Social media has also been buzzing with allegations of corruption in the purchase of a R7.1 million landfill compactor by uMngeni municipality, which Pappas has run since November 2021, and awards the council made to other nonprofit organisations under his tenure.
In an interview conducted in the foyer of public broadcaster SABC’s Durban studios on the heels of an hour live on Ukhozi FM, Pappas said he had expected the flurry of allegations to come once he was nominated, but not as quickly as they had.
“I expected a smear campaign. I thought that they would have been more creative, or at least have taken a bit longer to get there,” he said. “I will have to rise above it, I guess.”
Pappas said Prinsloo, who had left uMngeni Tourism several months ago, had been elected as its chairperson by the time Pappas became mayor, and that the R100 000 grant had been made following council procedures.
Pappas said he had declared his engagement to Prinsloo — formerly a DA councillor for the Bluff in eThekwini metro — to the council in writing in April 2022, before the grant to uMngeni Tourism, which also received funds from the provincial government, was processed.
“When JP and I ended our engagement — sadly, life and circumstances does that — I wrote back to the council,” he said.
Pappas said the uMngeni Tourism grant had previously been raised by the ANC — now the opposition in uMngeni municipality for the first time — in the council and been investigated by local media.
He believes that in addition to political considerations, the pushback then — like now — was a result of resistance to a different way of doing things in government, one that was focused on delivery rather than on sustaining power for the sake of patronage.
“When you go a little bit unusual and push the boundaries about how you do this, the establishment pushes back.

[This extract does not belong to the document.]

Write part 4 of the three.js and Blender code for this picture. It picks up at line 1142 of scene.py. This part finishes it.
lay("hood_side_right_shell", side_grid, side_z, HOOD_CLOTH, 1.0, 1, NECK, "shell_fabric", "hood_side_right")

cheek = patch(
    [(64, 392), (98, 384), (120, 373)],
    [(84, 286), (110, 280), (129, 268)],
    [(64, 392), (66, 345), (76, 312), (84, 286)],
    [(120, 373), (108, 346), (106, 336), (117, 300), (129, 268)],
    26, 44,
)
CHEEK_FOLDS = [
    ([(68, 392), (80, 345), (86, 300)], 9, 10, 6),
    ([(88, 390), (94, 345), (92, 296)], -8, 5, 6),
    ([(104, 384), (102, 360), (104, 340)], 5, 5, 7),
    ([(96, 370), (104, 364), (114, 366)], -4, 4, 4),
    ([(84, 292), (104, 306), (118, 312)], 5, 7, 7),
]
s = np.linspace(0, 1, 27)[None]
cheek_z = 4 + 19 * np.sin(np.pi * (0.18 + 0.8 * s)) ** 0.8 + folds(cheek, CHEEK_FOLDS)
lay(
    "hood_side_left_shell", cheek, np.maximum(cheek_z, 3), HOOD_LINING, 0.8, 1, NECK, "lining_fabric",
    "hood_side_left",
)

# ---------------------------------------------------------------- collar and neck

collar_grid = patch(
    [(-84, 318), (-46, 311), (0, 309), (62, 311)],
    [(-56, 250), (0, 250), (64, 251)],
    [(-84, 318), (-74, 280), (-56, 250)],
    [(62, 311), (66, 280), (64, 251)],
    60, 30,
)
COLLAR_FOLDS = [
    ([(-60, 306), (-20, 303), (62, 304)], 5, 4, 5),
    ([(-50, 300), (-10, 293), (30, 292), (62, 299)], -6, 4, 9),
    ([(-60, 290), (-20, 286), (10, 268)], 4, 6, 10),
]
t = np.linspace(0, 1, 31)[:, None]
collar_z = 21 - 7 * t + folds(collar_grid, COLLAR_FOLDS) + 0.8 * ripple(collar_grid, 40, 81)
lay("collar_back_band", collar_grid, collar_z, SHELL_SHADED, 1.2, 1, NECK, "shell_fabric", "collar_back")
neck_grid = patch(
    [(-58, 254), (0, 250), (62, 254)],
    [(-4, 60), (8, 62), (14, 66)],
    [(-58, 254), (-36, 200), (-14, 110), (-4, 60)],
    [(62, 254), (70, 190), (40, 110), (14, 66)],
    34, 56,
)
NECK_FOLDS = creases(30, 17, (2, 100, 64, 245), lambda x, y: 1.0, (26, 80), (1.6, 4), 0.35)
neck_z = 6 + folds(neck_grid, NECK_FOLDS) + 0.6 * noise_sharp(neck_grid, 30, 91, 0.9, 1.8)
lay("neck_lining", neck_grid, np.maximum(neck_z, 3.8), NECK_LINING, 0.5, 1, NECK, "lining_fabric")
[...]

You take their power away … power that lies in control over resources,” Pappas said.
The DA has calculated that the candidacy of Pappas, along with a pre-election coalition agreement with the Inkatha Freedom Party (IFP), gives the opposition in KwaZulu-Natal a real chance of taking control of the province from the ANC.
Although it is a mathematically difficult proposition, the DA and the IFP believe that their combined votes will be enough to take the ANC below 50% from the 54.2% of the vote it received in the province in 2019.

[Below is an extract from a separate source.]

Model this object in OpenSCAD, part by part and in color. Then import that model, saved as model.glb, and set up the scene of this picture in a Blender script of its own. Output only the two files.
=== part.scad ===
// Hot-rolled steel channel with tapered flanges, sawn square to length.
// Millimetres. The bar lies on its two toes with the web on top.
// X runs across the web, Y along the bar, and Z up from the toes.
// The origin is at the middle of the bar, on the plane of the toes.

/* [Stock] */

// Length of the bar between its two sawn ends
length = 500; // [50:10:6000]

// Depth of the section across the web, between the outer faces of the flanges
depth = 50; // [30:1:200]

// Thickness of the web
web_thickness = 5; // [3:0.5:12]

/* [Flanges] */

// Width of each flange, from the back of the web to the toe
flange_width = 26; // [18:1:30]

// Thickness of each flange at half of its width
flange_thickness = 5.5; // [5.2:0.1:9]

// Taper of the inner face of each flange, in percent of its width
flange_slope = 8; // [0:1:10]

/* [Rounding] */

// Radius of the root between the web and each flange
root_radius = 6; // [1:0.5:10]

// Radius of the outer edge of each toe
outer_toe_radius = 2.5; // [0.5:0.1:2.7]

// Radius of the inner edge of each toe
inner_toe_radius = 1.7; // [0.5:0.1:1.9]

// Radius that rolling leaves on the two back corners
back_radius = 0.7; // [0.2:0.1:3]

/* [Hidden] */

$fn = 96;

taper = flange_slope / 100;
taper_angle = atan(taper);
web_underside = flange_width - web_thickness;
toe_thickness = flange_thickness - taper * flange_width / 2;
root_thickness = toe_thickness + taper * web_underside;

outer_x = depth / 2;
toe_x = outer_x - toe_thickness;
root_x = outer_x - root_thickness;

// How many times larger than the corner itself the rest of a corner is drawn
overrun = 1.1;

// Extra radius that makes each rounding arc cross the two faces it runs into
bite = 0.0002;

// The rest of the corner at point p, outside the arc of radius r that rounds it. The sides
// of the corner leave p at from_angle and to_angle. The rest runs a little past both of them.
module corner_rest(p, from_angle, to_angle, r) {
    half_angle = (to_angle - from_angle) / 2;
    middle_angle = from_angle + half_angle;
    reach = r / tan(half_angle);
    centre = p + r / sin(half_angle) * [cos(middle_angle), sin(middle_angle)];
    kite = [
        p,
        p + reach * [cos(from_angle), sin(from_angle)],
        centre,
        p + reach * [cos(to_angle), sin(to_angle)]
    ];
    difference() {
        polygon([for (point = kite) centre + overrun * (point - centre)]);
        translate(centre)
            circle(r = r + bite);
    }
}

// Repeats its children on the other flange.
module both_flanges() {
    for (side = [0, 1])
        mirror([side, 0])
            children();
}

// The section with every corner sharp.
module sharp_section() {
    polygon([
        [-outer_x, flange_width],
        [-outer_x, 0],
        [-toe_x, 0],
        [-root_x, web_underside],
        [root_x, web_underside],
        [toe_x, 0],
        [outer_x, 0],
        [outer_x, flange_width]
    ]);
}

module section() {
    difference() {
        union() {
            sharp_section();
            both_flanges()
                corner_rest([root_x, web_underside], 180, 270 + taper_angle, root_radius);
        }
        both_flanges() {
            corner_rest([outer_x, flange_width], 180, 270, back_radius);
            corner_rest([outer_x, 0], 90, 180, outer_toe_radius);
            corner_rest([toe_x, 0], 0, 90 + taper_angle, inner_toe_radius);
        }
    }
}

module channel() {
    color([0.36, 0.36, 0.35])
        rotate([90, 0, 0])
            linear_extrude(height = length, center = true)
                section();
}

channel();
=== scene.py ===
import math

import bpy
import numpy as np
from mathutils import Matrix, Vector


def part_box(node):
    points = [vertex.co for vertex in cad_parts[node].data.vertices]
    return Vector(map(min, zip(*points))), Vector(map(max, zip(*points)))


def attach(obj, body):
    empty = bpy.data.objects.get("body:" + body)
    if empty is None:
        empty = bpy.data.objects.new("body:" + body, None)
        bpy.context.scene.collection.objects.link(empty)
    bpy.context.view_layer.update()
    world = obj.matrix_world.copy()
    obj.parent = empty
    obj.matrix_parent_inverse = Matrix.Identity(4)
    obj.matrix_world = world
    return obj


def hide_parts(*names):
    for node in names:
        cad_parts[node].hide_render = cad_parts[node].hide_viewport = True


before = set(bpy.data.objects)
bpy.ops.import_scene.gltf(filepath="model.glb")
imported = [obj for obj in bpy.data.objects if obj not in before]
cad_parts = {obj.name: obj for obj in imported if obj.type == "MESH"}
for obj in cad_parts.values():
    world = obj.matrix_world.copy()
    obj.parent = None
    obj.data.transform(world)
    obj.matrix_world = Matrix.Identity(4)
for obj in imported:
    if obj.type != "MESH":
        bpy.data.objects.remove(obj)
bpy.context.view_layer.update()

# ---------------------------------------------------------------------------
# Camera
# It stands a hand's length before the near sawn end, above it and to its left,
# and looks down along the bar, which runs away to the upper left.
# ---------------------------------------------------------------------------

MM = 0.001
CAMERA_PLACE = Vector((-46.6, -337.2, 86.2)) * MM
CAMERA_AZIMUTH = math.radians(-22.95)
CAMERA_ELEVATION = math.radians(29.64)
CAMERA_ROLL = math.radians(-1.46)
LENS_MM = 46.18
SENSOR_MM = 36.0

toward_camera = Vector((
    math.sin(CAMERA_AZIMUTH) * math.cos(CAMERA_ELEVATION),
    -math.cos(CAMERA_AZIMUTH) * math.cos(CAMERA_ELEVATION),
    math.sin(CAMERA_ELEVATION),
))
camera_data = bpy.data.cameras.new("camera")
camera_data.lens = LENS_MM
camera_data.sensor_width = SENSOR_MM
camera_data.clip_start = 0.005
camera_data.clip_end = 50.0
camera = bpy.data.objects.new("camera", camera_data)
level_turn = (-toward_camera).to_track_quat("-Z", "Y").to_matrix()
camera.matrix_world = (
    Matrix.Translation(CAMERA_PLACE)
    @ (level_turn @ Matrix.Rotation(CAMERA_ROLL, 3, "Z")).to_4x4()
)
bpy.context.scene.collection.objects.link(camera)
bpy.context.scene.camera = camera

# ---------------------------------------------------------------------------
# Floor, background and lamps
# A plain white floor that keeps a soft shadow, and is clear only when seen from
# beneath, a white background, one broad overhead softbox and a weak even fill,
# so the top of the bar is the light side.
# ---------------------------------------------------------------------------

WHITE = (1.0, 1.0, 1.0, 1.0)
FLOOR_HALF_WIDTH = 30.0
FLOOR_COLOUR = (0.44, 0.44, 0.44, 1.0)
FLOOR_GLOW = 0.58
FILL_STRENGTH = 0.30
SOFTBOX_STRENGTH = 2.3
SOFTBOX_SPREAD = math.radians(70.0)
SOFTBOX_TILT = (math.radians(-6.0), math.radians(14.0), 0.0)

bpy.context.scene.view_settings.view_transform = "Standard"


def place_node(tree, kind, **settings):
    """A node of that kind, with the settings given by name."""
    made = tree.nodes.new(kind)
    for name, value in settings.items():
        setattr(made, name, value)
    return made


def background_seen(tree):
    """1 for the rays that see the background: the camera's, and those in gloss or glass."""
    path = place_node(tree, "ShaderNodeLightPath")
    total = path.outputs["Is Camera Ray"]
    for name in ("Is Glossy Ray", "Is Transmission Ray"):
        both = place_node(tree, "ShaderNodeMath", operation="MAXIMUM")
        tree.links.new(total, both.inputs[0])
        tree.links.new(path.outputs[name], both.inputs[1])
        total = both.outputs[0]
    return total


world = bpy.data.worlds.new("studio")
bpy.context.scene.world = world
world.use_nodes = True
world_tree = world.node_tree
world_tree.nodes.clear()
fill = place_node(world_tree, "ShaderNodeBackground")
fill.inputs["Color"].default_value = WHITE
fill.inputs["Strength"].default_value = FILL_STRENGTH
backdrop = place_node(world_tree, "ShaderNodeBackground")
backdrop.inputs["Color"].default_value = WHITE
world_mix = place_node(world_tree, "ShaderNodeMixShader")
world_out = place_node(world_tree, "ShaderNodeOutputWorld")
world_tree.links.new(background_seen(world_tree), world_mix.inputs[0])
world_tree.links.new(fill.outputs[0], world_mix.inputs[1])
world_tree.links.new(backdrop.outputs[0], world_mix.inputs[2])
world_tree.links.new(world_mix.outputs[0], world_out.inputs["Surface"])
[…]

While the DA’s vote share dropped in the 2021 local government elections, the IFP’s grew to 26.42% and — more importantly — the ANC’s reached 41.8% across municipalities, far short of the magic 50%+1.
Since then, the two parties have taken control of uMhlathuze and other municipalities from the ANC through local coalition agreements and have set up a province-wide service delivery agreement in the councils they jointly control.

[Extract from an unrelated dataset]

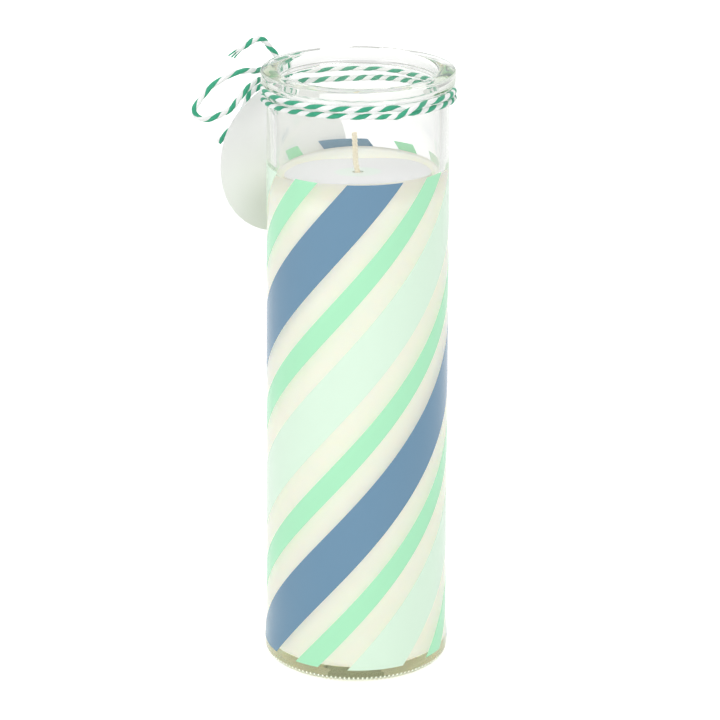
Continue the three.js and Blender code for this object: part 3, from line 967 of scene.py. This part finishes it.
def copyTurned(piece, name, degrees):
    pick(piece)
    bpy.ops.object.duplicate()
    copy = bpy.context.object
    copy.name = name
    copy.rotation_euler.z = math.radians(degrees)
    settle(copy)
    return copy


def printStripes():
    kinds = [
        ("blueStripe", "blue_stripe", "blue_ink", stripes["wide"], 0, blueInk, 2),
        ("paleStripe", "pale_stripe", "pale_ink", stripes["wide"], 2, paleInk, 2),
        ("mintStripe", "mint_stripe", "mint_ink", stripes["narrow"], 1, mintInk, 4),
    ]
    for name, node, slot, width, index, material, copies in kinds:
        first = layStripe(f"{name}1", width, index, material)
        bands = [first]
        for i in range(1, copies):
            # The next stripe of a kind stands higher at the front, which is a turn backwards.
            bands.append(copyTurned(first, f"{name}{i + 1}", -360 * i / copies))
        for i, band in enumerate(bands):
            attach(band, "jar")
            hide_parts(f"{node}_{i + 1}")


printStripes()
print("stripes printed")


# Wax
wax = {
    "top": 169.3,
    "topRadii": (20, 15, 10, 6, 3.5, 2),
    "wallHeights": (60, 110, 160),
    "sides": 160,
    "creep": 1.7,
    "creepWidth": 2.2,
    "creepCurve": 2.2,
    "creepSteps": 8,
    "slant": math.radians(5),
    "slantYaw": math.radians(16),
    "film": 2.6,          # how much higher the wax clings to the back of the wall
    "filmYaw": math.radians(182),
    "filmWidth": math.radians(95),
    "touch": 0.02,        # how far it reaches into the glass, so that no air shows between them
    "bore": 1.35,
    "boreDrop": 0.15,
    "skin": 0.2,          # what lies no deeper than this under the top is slanted with it
    "plateRadius": 10.3,
    "plateTop": 7.6,
    "crimpRadius": 2.7,
    "crimpTop": 13.8,
}


def waxRise(x, y):  # how far the slanted top stands above its middle
    slope = math.tan(wax["slant"])
    return slope * (x * math.sin(wax["slantYaw"]) - y * math.cos(wax["slantYaw"]))


def waxFilm(x, y):
    reach = math.hypot(x, y) / mm - innerRadius(wax["top"]) + wax["creepWidth"]
    clinging = max(0, reach) / wax["creepWidth"]
    away = abs((math.atan2(x, -y) - wax["filmYaw"] + math.pi) % (2 * math.pi) - math.pi)
    width = max(0, 1 - away / wax["filmWidth"])
    return wax["film"] * mm * min(1, clinging) ** 5 * (3 - 2 * width) * width * width


def makeWax():
    bottom = jar["floor"] - wax["touch"]
    corner = jar["floorCorner"]
    edge = innerRadius(bottom + corner) + wax["touch"] - corner
    topEdge = innerRadius(wax["top"]) + wax["touch"]
    rings = [(wax["plateRadius"], bottom)]
    rings += roundedRings(edge, bottom + corner, corner, corner, -90, 0, 10)
    rings += [(innerRadius(h) + wax["touch"], h) for h in wax["wallHeights"]]
    for i in range(wax["creepSteps"] + 1):
        share = i / wax["creepSteps"]
        height = wax["top"] + wax["creep"] * (1 - share) ** wax["creepCurve"]
        rings.append((topEdge - wax["creepWidth"] * share, height))
    rings += [(radius, wax["top"]) for radius in wax["topRadii"]]
    rings += [
        (wax["bore"], wax["top"] - wax["boreDrop"]),
        (wax["bore"], wax["crimpTop"]),
        (wax["crimpRadius"], wax["crimpTop"]),
        (wax["crimpRadius"], wax["plateTop"]),
        (wax["plateRadius"], wax["plateTop"]),
    ]
    piece = turnRings("candleWax", rings, wax["sides"], joined=True)
    for vertex in piece.data.vertices:
        x, y, z = vertex.co
        if z > (wax["top"] - wax["skin"]) * mm:
            vertex.co.z += waxRise(x, y) + waxFilm(x, y)
    piece.data.materials.append(candleWax)
    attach(piece, "jar")
    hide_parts("wax_fill")


makeWax()
print("wax poured")


# Wick
wick = {
    "strand": 0.45,
    "halfWidth": 0.54,
    "halfDepth": 0.22,
    "lay": 4.2,
    "bottom": 7.2,
    "shown": 13.7,
    "bend": 4,
    "bent": 0.65,         # the share of the lean that lies below the bend
    "lean": 1.2,
    "points": 420,
}


def wickMiddle(height):
    bend = wax["top"] + wick["bend"]
    tip = wax["top"] + wick["shown"]
    if height < wax["top"]:
        return 0
    if height < bend:
        return -wick["lean"] * wick["bent"] * (height - wax["top"]) / wick["bend"]
    return -wick["lean"] * (wick["bent"] + (1 - wick["bent"]) * (height - bend) / (tip - bend))


def makeWick():  # three strands in a flat braid
    tip = wax["top"] + wick["shown"]
    strands = []
    count = wick["points"]
    for turn in range(3):
        line = []
        for i in range(count + 1):
            height = wick["bottom"] + (tip - wick["bottom"]) * i / count
            angle = 2 * math.pi * (height / wick["lay"] + turn / 3)
            line.append(Vector((
                wickMiddle(height) + wick["halfWidth"] * math.sin(angle),
                wick["halfDepth"] * math.sin(2 * angle),
                height,
            )) * mm)
        radii = [wick["strand"] * mm] * (count + 1)
        strands.append(strand("wickStrand", line, radii, braidCotton, 2))
    piece = joinPieces("braidedWick", strands)
    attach(piece, "jar")
    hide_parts("wick")


makeWick()
print("wick braided")


# Dust cover
cover = {
    "radius": 24,
    "hole": 1.9,
    "thickness": 0.35,
    "lift": 0.3,
    "curl": 0.5,
    "curlFrom": 14,       # the radius at which the edge begins to rise
    "steps": 12,
    "sides": 144,
}


def makeCover():
    steps = cover["steps"]
    paper = cover["radius"] - cover["hole"]
    radii = [cover["hole"] + paper * i / steps for i in range(steps + 1)]
    rings = [(radius, 0) for radius in radii]
    rings += [(radius, cover["thickness"]) for radius in reversed(radii)]
    piece = turnRings("dustCoverPaper", rings, cover["sides"], joined=True)
    for vertex in piece.data.vertices:
        radius = math.hypot(vertex.co.x, vertex.co.y) / mm
        azimuth = math.atan2(vertex.co.y, vertex.co.x)
        share = (radius - cover["curlFrom"]) / (cover["radius"] - cover["curlFrom"])
        curl = cover["curl"] * max(0, share) ** 2
        vertex.co.z += curl * (0.5 - 0.5 * math.cos(4 * azimuth)) * mm
    slope = math.tan(wax["slant"])
    yaw = wax["slantYaw"]
    normal = Vector((-slope * math.sin(yaw), slope * math.cos(yaw), 1)).normalized()
    piece.rotation_mode = "QUATERNION"
    piece.rotation_quaternion = Vector((0, 0, 1)).rotation_difference(normal)
    piece.location.z = (wax["top"] + cover["lift"]) * mm
    settle(piece)
    bpy.ops.object.shade_smooth_by_angle(angle=math.radians(40))
    piece.data.materials.append(coverPaper)
    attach(piece, "cover")
    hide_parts("dust_cover")


makeCover()
print("dust cover laid")


# The nodes that keep the model's shape
def dressNode(node, material):
    piece = bpy.data.objects[node]
    piece.data.materials.clear()
    piece.data.materials.append(material)


dressNode("hang_tag", tagCard)
dressNode("wick_foot", footTin)
dressNode("wick_pad", padFoam)
print("tag, foot and pad dressed")


# Floor, world and lamps
studio = {
    "floor": 3,
    "floorShade": (0.86, 0.86, 0.86, 1),
    "footShade": (20, 30),       # millimetres from the axis: where the painted shade on the floor under the foot ends
    # the olive tint of the painted shade under the foot
    "footShadeTone": (0.96, 0.92, 0.55, 1),
    "seenLift": (0.3, 0.42),     # the floor's own light under the foot and past it, lower under the foot for a painted shade: seen directly, through the glass or mirrored, and by matt surfaces, higher under the foot: a painted glow that lights the base from below
    "glassLift": (0.3, 0.42),    # through the glass or mirrored,
    "mattLift": (0.23, 0.12),    # and by matt surfaces
    "sideShade": (0.12, 0.65),   # metres to either side over which light seen through glass fades
    "farFloor": (0.4, 1.1),      # metres away over which the floor seen directly turns white
    "sky": 0.5,
    "front": 0.85,
    "frontSpan": (-0.9, 0.6),
    "ceiling": 0.6,
    "ceilingSpan": (0.1, 0.9),
    "key": {"place": (0.7, -1.0, 1.1), "size": 0.9, "watts": 7.3},
    "fill": {"place": (-0.9, -0.7, 0.7), "size": 0.8, "watts": 4.3},
    "top": {"place": (-0.1, 0.3, 1.2), "size": 1.0, "watts": 3.4},
}


def makeFloor():
    deselectAll()
    bpy.ops.mesh.primitive_plane_add(size=studio["floor"])
    ground = bpy.context.object
    ground.name = "studioFloor"
    settle(ground)
    material, tree, shader = newMaterial("studioPaper")
    place = addNode(tree, "TexCoord").outputs["Object"]
    away = addNode(tree, "VectorMath", {0: place}, operation="LENGTH").outputs["Value"]
    foot = [edge * mm for edge in studio["footShade"]]
    # The floor is clear of the painted shade, which is 1, past the foot.
    clear = spread(tree, away, *foot, interpolation_type="SMOOTHSTEP")
    path = addNode(tree, "LightPath").outputs
    # Seen through the glass, the sides darken.
    across = addNode(tree, "SeparateXYZ", {"Vector": place}).outputs["X"]
    fade = spread(tree, calculate(tree, "ABSOLUTE", across), *studio["sideShade"], 1, 0)
    kept = blend(tree, path["Is Transmission Ray"], 1, fade)
    mirrored = calculate(tree, "MULTIPLY", path["Is Glossy Ray"], kept)
    # Seen directly, the far parts shine more, because the lamps give them less light.
    far = spread(tree, away, *studio["farFloor"], studio["seenLift"][1], 1)
    total = 0
    for ray, under, past in (
        (path["Is Camera Ray"], studio["seenLift"][0], far),
        (mirrored, *studio["glassLift"]),
        (path["Is Diffuse Ray"], *studio["mattLift"]),
    ):
        total = calculate(tree, "MULTIPLY_ADD", blend(tree, clear, under, past), ray, total)
    feed(shader, {
        "Base Color": studio["floorShade"],
        "Roughness": 1,
        "Specular IOR Level": 0,
        # Under the foot the floor's light is tinted olive: a painted shade.
        "Emission Color": blend(tree, clear, studio["footShadeTone"], (1, 1, 1, 1), "RGBA"),
        "Emission Strength": total,
    })
    ground.data.materials.append(material)


def makeWorld():
    world = bpy.data.worlds.new("studioWorld")
    bpy.context.scene.world = world
    world.use_nodes = True
    tree = world.node_tree
    path = addNode(tree, "LightPath").outputs
    place = addNode(tree, "TexCoord").outputs["Generated"]
    parts = addNode(tree, "SeparateXYZ", {"Vector": place}).outputs
    depth = spread(tree, parts["Y"], *studio["frontSpan"], studio["front"], 1)
    height = spread(tree, parts["Z"], *studio["ceilingSpan"], 1, studio["ceiling"])
    room = calculate(tree, "MULTIPLY", depth, height)
    seen = calculate(tree, "MAXIMUM", path["Is Glossy Ray"], path["Is Transmission Ray"])
    level = blend(tree, seen, studio["sky"], room)
    final = blend(tree, path["Is Camera Ray"], level, 1)
    feed(tree.nodes["Background"], {"Color": (1, 1, 1, 1), "Strength": final})


def makeLamp(name):
    facts = studio[name]
    light = bpy.data.lights.new(f"{name}Lamp", "AREA")
    light.shape = "SQUARE"
    light.size = facts["size"]
    light.energy = facts["watts"]
    lamp = bpy.data.objects.new(f"{name}Lamp", light)
    bpy.context.scene.collection.objects.link(lamp)
    place = Vector(facts["place"])
    aim = Vector((0, 0, jar["height"] * mm / 2)) - place
    turn = aim.to_track_quat("-Z", "Y").to_matrix().to_4x4()
    lamp.matrix_world = Matrix.Translation(place) @ turn


makeFloor()
makeWorld()
for lampName in ("key", "fill", "top"):
    makeLamp(lampName)
bpy.context.scene.view_settings.view_transform = "Standard"
print("studio set")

They have also consistently taken wards off the ANC since November 2021 by both backing the party with the largest presence in each by-election, most recently on Thursday in uMhlathuze when they won ward 13, made vacant by the resignation of the sitting ANC councillor.
The DA and IFP are also part of the Multiparty Charter for South Africa, the so-called Moonshot Pact signed in August which will see them go into next year’s national and provincial elections as coalition partners.
Pappas believes that this gives them a real chance.
“I think that we can. There is the mathematical side, the polling, and the polling shows that they are not doing so well,” he said.
“There is also sentiment on the ground. People are tired. People are fed up. They are either not going to vote, or they are going to change their vote,” Pappas said. “We have to convince people that changing their vote is better than letting go of the biggest power to bring about change.
“Mathematically it is difficult, but people said the DA would never win in KwaZulu-Natal and we won — a slim margin, but we won. People said we would not win beyond the Western Cape, but we have,” he said.
“Change is possible. KwaZulu-Natal was not always ANC. The people of KwaZulu-Natal changed their vote and they can change it again.”
Charge: Sizwe Mchunu switched from the DA to the ANC and wants Chris Pappas investigated for fraud. Photo: Jackie Clausen/Gallo Images
The nature of the agreement with the IFP meant that both parties were aiming at taking votes off the ANC, rather than off each other, along with those who had never registered and those who had registered but were not voting.
“We are not looking for votes within the IFP and they aren’t looking to take votes away from the DA. In the future that might be different, but where we are in history now, we are not,” Pappas said.
The agreement, he said, also gave “some sort of comfort” to the process that had already started in the province towards giving voters “a credible alternative” that could replace the ANC.
Working together ahead of the poll also allowed difficult discussions about post-election agreements to take place now and would assist in the process of forming a coalition government after next May should they succeed, he said.
Dealing with KwaZulu-Natal’s finances would be one of the priorities of a Pappas-led KwaZulu-Natal, as would be using the cooperative governance and traditional affairs ministry to intervene in “broken” municipalities.
Pappas believes that his experience in oversight as a member of the provincial legislature, a role he took on from 2019 after a term as an eThekwini councillor, will assist in his understanding of how the province works, as will his background in town planning.
Health and education in the province were both “failing people” and “have to be overhauled”, along with infrastructure critical for investment, if KwaZulu-Natal is to stop being “the backwater of South Africa”, he said.
Should Pappas become premier, a succession plan is in place for uMngeni municipality, whose “more than capable caucus” and “strong core of civil servants who understand what we are trying to do in government” are in place.
“I’m one person in this machine and there are a lot of people who can step up to the plate,” he said.
One of the DA’s rising stars, Pappas attributes his success thus far to hard work, “the fact that I love what I do” and his willingness to go above and beyond.
“I take what I do seriously,” I said.
Pappas believes the embedded culture in KwaZulu-Natal that elevates politicians above the people they are meant to serve and sees people having to “grovel” to get things done “is not right.”
“We are meant to be the servants of the people. That’s what it should be. Communities can be harsh, but that’s the life that we chose and that’s what it should be.”
“That’s what the government in KwaZulu-Natal needs to be. It needs to stop being a mechanism that enriches a few,” he said.
Pappas is more than aware of the enormity of the challenge he faces, but believes that taking it on is something that he has to do. “It’s scary, and difficult, but just because something is scary and difficult, doesn’t mean that you don’t do it.”